As the World Socialist Web Site explained in an article this week, Navalny has ties to right-wing extremists, oligarchs competing with the Kremlin, and Western intelligence agencies. He has many enemies who had an interest in disposing of him. It is also possible that he tread on the toes of one of his mentors, who may have seen the attack as an opportunity to discredit Putin.
In 2014, the German ruling class drew the conclusion that it was necessary to assume more “international responsibility” and launch a major military build-up. “Germany is too large to comment on world politics from the sidelines,” said then-Foreign Minister and current German President Frank-Walter Steinmeier at the Munich Security Conference.
Since then, the country has launched a massive rearmament programme, participated in several military interventions in the Middle East and Africa, and joined the NATO military build-up on Russia’s borders. The revival of militarism was accompanied by the trivialisation of the Nazis’s crimes and the strengthening of far-right forces, like the Alternative for Germany. With the coronavirus pandemic, these developments have intensified.

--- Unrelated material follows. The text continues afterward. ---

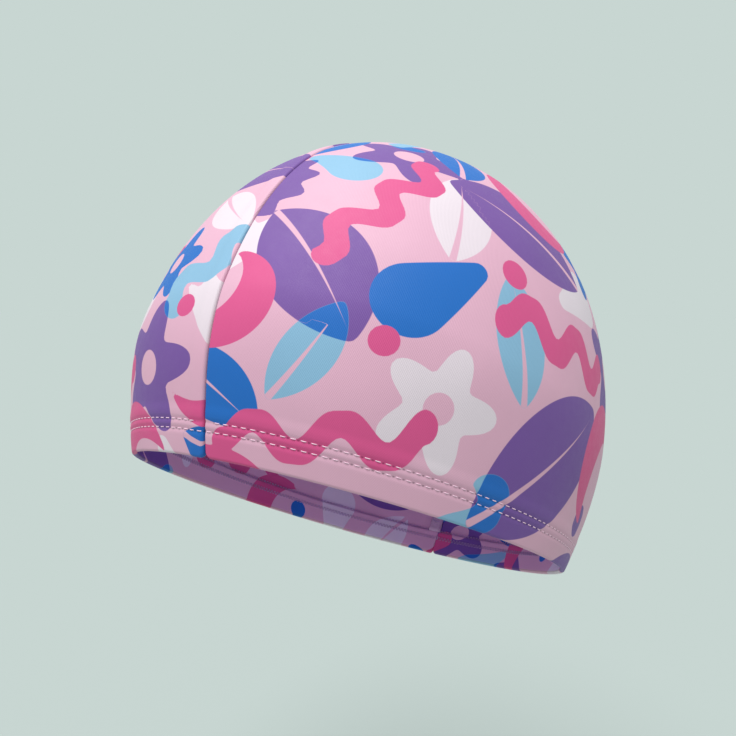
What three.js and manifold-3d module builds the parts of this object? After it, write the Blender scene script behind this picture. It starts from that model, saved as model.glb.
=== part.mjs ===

Already prior to the Navalny affair, the German Society for Foreign Affairs (DGAP) published an aggressive comment from its president, Tom Enders, calling for Germany to pursue a “courageous and combative” foreign policy. Enders was head of Airbus before switching to DGAP. Airbus, along with Boeing, is not only the world’s largest producer of civilian aircraft, but also Europe’s largest arms manufacturer.
The fact that German imperialism is now turning against Russia follows an historical pattern. In its struggle for “living space in the east,” the Nazi regime invaded the Soviet Union and sought to exterminate large sections of the Soviet population. In its deepening conflict with Russia, the German bourgeoisie is drawing on these criminal traditions once again.